In most injection molding machines, for the standard size screw (or piston), the ratio of area of the screw (piston) and of the injection cylinder is 1:10. This is so that the oil pressure of the hydraulic oil in the injection cylinder can be simply multiplied by 10 to arrive at the melt pressure of the plastic at the machine nozzle. For example, for an indicated oil pressure of 14,000 kPa (2000 psi), the plastic injection pressure is 140,000 kPa (20,000 psi).
In most machines, the extruders can be easily changed (within limits) for smaller or larger screws and barrels. However, the hydraulic injection cylinder remains unchanged. Using the above formula, a 25% larger screw diameter will result a 56% increase in the maximum shot volume while reducing the maximum possible injection pressure by 36%.
On the other hand, reducing the screw diameter by 20% will result in 36% less volume, but an increase of 56% in the injection pressure.
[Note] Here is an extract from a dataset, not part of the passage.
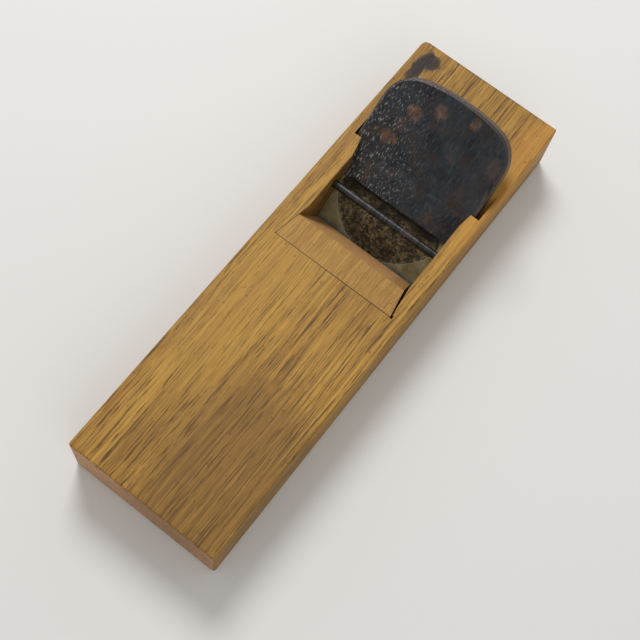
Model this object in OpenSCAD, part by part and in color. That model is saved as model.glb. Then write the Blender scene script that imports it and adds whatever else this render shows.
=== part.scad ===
// Japanese hand plane: an oak body block with a wedge-shaped blade, a let-in mouth block and a cross rod.
// The sole lies in Z = 0 with the origin under the middle of the block. +Y runs to the head, +X to the
// right hand of someone who looks along +Y, and +Z is up.

/* [Body block] */
// Width of the block, across the grain
body_w = 80; // [79:0.5:84]
// Length of the block, along the grain
body_l = 265; // [255:1:280]
// Height of the block, from the sole to the top
body_h = 33; // [32:0.5:36]
// Worn rounding of the four upright corners, in plan
corner_r = 1.6; // [1:0.1:2.5]
// Knocked-off corner at the left of the head, in plan
corner_clip = 3.4; // [2:0.1:5]
// Rounding of the edges round the top
top_edge_r = 1.0; // [0.6:0.1:1.6]
// Flat planed along the edges of the sole
sole_edge = 1.2; // [0.6:0.1:2]

/* [Blade mortise] */
// Distance from the tail of the block to the line where the cutting edge leaves the sole
mouth_from_tail = 158.5; // [154:0.5:164]
// Rise of the cutting face for a run of ten
face_rise = 8; // [7.8:0.1:8.2]
// Angle between the cutting face and the bed, which makes the blade a wedge
wedge_angle = 1.2; // [1:0.1:1.5]
// Distance from the cutting face to the bed, measured square to the face where both meet the top
slot_top_t = 9.7; // [9.2:0.1:10.2]
// Distance from the middle of the block to the left wall of the throat
throat_left = 28.9; // [28.8:0.1:29.4]
// Distance from the middle of the block to the right wall of the throat
throat_right = 32.1; // [31:0.1:32.5]
// Depth of the left side groove, into the cheek
groove_left = 6.6; // [6.2:0.1:7]
// Depth of the right side groove, into the cheek
groove_right = 5.7; // [5.3:0.1:6]
// Height of the floor of both side grooves above the sole
groove_floor = 1.2; // [0.8:0.1:1.3]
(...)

This should always be calculated, as it may be possible to run a mold that does not need high injection pressures on a smaller machine, just by changing the extruder screw and barrel to a larger diameter.
Note: As the screw diameter decreases the volumetric injection rate (cm3/s or in3/s) goes down.
Table 1. Impact of screw diameter on extruder performance characteristics. Source | Oasic Consulting
The impact on the extruder can be summarized in Table 1. The injection speed is essentially dependent on four factors:
- Viscosity of the injected plastic (which varies as a function of the injection rate and the temperature).
- Available injection pressure.
- Resistance against flow within the runner system, gates and cavity space.
- Volume of hydraulic oil flowing into the injection cylinder.
By taking the time to carefully understand and specify the machine in which the mold will run, you can ensure that it operates at its optimal performance level throughout the expected life of the mold.